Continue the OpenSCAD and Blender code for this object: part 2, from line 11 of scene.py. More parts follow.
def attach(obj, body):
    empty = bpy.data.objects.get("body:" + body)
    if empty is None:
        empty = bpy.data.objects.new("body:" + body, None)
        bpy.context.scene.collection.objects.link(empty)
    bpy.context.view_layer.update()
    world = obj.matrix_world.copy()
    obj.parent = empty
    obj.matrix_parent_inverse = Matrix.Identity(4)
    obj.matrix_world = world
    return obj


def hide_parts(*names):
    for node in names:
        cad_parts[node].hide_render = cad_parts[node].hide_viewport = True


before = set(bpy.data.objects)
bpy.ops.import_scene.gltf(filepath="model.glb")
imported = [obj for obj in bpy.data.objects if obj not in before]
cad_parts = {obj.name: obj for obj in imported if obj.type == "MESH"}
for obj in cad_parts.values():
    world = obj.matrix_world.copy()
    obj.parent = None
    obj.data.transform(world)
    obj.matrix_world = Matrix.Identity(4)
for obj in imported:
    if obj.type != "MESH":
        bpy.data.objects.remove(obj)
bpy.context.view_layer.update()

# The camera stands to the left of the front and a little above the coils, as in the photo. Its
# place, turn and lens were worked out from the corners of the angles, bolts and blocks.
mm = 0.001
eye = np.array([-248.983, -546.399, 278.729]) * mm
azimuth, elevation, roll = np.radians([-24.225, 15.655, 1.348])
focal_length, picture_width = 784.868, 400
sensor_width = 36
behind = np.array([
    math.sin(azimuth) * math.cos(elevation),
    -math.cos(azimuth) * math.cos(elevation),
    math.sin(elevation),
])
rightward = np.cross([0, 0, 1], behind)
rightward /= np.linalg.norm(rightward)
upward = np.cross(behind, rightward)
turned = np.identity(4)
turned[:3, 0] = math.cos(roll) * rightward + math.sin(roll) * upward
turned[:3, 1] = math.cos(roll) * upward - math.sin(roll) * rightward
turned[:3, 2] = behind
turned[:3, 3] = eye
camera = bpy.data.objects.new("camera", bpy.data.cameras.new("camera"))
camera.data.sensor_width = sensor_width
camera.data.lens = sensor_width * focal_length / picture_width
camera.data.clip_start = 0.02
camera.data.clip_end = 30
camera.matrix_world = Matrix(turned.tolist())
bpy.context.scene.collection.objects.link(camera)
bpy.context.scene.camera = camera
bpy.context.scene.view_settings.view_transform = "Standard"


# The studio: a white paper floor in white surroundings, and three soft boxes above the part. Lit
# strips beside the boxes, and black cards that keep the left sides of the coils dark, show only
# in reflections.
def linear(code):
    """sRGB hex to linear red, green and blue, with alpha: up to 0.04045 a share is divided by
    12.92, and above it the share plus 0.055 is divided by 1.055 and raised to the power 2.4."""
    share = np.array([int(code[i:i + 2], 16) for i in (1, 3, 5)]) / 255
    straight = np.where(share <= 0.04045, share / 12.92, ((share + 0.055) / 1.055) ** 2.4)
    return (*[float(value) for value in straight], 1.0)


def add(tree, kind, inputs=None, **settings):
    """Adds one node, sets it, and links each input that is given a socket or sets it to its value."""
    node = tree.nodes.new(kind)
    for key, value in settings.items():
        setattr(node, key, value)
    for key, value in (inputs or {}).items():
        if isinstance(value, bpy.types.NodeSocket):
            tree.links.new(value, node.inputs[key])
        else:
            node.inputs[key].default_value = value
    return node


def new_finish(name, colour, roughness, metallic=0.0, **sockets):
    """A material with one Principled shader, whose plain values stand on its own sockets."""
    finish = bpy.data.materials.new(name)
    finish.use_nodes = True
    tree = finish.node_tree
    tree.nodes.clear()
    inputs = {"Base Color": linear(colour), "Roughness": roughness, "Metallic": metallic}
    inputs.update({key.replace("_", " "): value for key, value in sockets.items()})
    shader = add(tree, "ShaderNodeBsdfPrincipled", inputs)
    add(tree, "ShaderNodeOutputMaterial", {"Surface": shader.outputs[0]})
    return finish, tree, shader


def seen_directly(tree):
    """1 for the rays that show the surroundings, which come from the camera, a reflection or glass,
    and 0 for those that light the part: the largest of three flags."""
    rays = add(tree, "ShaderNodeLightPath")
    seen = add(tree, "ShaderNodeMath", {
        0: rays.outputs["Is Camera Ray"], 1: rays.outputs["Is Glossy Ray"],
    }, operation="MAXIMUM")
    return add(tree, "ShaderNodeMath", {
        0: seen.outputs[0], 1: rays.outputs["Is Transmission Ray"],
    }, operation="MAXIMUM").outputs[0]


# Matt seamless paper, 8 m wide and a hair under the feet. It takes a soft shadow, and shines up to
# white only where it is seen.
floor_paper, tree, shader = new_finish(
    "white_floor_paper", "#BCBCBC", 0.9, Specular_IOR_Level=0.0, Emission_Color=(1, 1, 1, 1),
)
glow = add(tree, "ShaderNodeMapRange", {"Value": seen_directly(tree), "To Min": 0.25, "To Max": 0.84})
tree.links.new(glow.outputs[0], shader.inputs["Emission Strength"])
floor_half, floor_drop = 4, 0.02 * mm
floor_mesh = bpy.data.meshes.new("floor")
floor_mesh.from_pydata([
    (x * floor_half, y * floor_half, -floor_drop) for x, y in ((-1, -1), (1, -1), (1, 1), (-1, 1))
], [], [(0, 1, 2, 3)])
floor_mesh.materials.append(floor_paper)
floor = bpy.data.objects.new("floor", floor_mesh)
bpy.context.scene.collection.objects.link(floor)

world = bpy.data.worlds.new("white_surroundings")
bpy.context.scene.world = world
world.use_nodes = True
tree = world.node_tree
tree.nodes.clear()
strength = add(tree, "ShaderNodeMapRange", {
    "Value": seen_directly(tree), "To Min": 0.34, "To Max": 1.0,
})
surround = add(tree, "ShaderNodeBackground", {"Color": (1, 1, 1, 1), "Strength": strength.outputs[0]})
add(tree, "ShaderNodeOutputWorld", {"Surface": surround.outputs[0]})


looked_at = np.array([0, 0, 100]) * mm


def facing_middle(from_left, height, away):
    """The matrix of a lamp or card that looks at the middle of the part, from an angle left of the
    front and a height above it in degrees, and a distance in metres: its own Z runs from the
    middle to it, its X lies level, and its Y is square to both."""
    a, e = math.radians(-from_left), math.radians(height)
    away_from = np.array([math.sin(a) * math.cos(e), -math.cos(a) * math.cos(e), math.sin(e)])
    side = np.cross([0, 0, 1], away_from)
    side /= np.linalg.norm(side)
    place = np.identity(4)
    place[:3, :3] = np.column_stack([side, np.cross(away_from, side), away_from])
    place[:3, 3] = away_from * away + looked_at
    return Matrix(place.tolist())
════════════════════
SET TASK: Nothing in the listing may be changed; retype it all exactly.

COMPLETE ANSWER:
Continue the OpenSCAD and Blender code for this object: part 2, from line 11 of scene.py. More parts follow.
def attach(obj, body):
    empty = bpy.data.objects.get("body:" + body)
    if empty is None:
        empty = bpy.data.objects.new("body:" + body, None)
        bpy.context.scene.collection.objects.link(empty)
    bpy.context.view_layer.update()
    world = obj.matrix_world.copy()
    obj.parent = empty
    obj.matrix_parent_inverse = Matrix.Identity(4)
    obj.matrix_world = world
    return obj


def hide_parts(*names):
    for node in names:
        cad_parts[node].hide_render = cad_parts[node].hide_viewport = True


before = set(bpy.data.objects)
bpy.ops.import_scene.gltf(filepath="model.glb")
imported = [obj for obj in bpy.data.objects if obj not in before]
cad_parts = {obj.name: obj for obj in imported if obj.type == "MESH"}
for obj in cad_parts.values():
    world = obj.matrix_world.copy()
    obj.parent = None
    obj.data.transform(world)
    obj.matrix_world = Matrix.Identity(4)
for obj in imported:
    if obj.type != "MESH":
        bpy.data.objects.remove(obj)
bpy.context.view_layer.update()

# The camera stands to the left of the front and a little above the coils, as in the photo. Its
# place, turn and lens were worked out from the corners of the angles, bolts and blocks.
mm = 0.001
eye = np.array([-248.983, -546.399, 278.729]) * mm
azimuth, elevation, roll = np.radians([-24.225, 15.655, 1.348])
focal_length, picture_width = 784.868, 400
sensor_width = 36
behind = np.array([
    math.sin(azimuth) * math.cos(elevation),
    -math.cos(azimuth) * math.cos(elevation),
    math.sin(elevation),
])
rightward = np.cross([0, 0, 1], behind)
rightward /= np.linalg.norm(rightward)
upward = np.cross(behind, rightward)
turned = np.identity(4)
turned[:3, 0] = math.cos(roll) * rightward + math.sin(roll) * upward
turned[:3, 1] = math.cos(roll) * upward - math.sin(roll) * rightward
turned[:3, 2] = behind
turned[:3, 3] = eye
camera = bpy.data.objects.new("camera", bpy.data.cameras.new("camera"))
camera.data.sensor_width = sensor_width
camera.data.lens = sensor_width * focal_length / picture_width
camera.data.clip_start = 0.02
camera.data.clip_end = 30
camera.matrix_world = Matrix(turned.tolist())
bpy.context.scene.collection.objects.link(camera)
bpy.context.scene.camera = camera
bpy.context.scene.view_settings.view_transform = "Standard"


# The studio: a white paper floor in white surroundings, and three soft boxes above the part. Lit
# strips beside the boxes, and black cards that keep the left sides of the coils dark, show only
# in reflections.
def linear(code):
    """sRGB hex to linear red, green and blue, with alpha: up to 0.04045 a share is divided by
    12.92, and above it the share plus 0.055 is divided by 1.055 and raised to the power 2.4."""
    share = np.array([int(code[i:i + 2], 16) for i in (1, 3, 5)]) / 255
    straight = np.where(share <= 0.04045, share / 12.92, ((share + 0.055) / 1.055) ** 2.4)
    return (*[float(value) for value in straight], 1.0)


def add(tree, kind, inputs=None, **settings):
    """Adds one node, sets it, and links each input that is given a socket or sets it to its value."""
    node = tree.nodes.new(kind)
    for key, value in settings.items():
        setattr(node, key, value)
    for key, value in (inputs or {}).items():
        if isinstance(value, bpy.types.NodeSocket):
            tree.links.new(value, node.inputs[key])
        else:
            node.inputs[key].default_value = value
    return node


def new_finish(name, colour, roughness, metallic=0.0, **sockets):
    """A material with one Principled shader, whose plain values stand on its own sockets."""
    finish = bpy.data.materials.new(name)
    finish.use_nodes = True
    tree = finish.node_tree
    tree.nodes.clear()
    inputs = {"Base Color": linear(colour), "Roughness": roughness, "Metallic": metallic}
    inputs.update({key.replace("_", " "): value for key, value in sockets.items()})
    shader = add(tree, "ShaderNodeBsdfPrincipled", inputs)
    add(tree, "ShaderNodeOutputMaterial", {"Surface": shader.outputs[0]})
    return finish, tree, shader


def seen_directly(tree):
    """1 for the rays that show the surroundings, which come from the camera, a reflection or glass,
    and 0 for those that light the part: the largest of three flags."""
    rays = add(tree, "ShaderNodeLightPath")
    seen = add(tree, "ShaderNodeMath", {
        0: rays.outputs["Is Camera Ray"], 1: rays.outputs["Is Glossy Ray"],
    }, operation="MAXIMUM")
    return add(tree, "ShaderNodeMath", {
        0: seen.outputs[0], 1: rays.outputs["Is Transmission Ray"],
    }, operation="MAXIMUM").outputs[0]


# Matt seamless paper, 8 m wide and a hair under the feet. It takes a soft shadow, and shines up to
# white only where it is seen.
floor_paper, tree, shader = new_finish(
    "white_floor_paper", "#BCBCBC", 0.9, Specular_IOR_Level=0.0, Emission_Color=(1, 1, 1, 1),
)
glow = add(tree, "ShaderNodeMapRange", {"Value": seen_directly(tree), "To Min": 0.25, "To Max": 0.84})
tree.links.new(glow.outputs[0], shader.inputs["Emission Strength"])
floor_half, floor_drop = 4, 0.02 * mm
floor_mesh = bpy.data.meshes.new("floor")
floor_mesh.from_pydata([
    (x * floor_half, y * floor_half, -floor_drop) for x, y in ((-1, -1), (1, -1), (1, 1), (-1, 1))
], [], [(0, 1, 2, 3)])
floor_mesh.materials.append(floor_paper)
floor = bpy.data.objects.new("floor", floor_mesh)
bpy.context.scene.collection.objects.link(floor)

world = bpy.data.worlds.new("white_surroundings")
bpy.context.scene.world = world
world.use_nodes = True
tree = world.node_tree
tree.nodes.clear()
strength = add(tree, "ShaderNodeMapRange", {
    "Value": seen_directly(tree), "To Min": 0.34, "To Max": 1.0,
})
surround = add(tree, "ShaderNodeBackground", {"Color": (1, 1, 1, 1), "Strength": strength.outputs[0]})
add(tree, "ShaderNodeOutputWorld", {"Surface": surround.outputs[0]})


looked_at = np.array([0, 0, 100]) * mm


def facing_middle(from_left, height, away):
    """The matrix of a lamp or card that looks at the middle of the part, from an angle left of the
    front and a height above it in degrees, and a distance in metres: its own Z runs from the
    middle to it, its X lies level, and its Y is square to both."""
    a, e = math.radians(-from_left), math.radians(height)
    away_from = np.array([math.sin(a) * math.cos(e), -math.cos(a) * math.cos(e), math.sin(e)])
    side = np.cross([0, 0, 1], away_from)
    side /= np.linalg.norm(side)
    place = np.identity(4)
    place[:3, :3] = np.column_stack([side, np.cross(away_from, side), away_from])
    place[:3, 3] = away_from * away + looked_at
    return Matrix(place.tolist())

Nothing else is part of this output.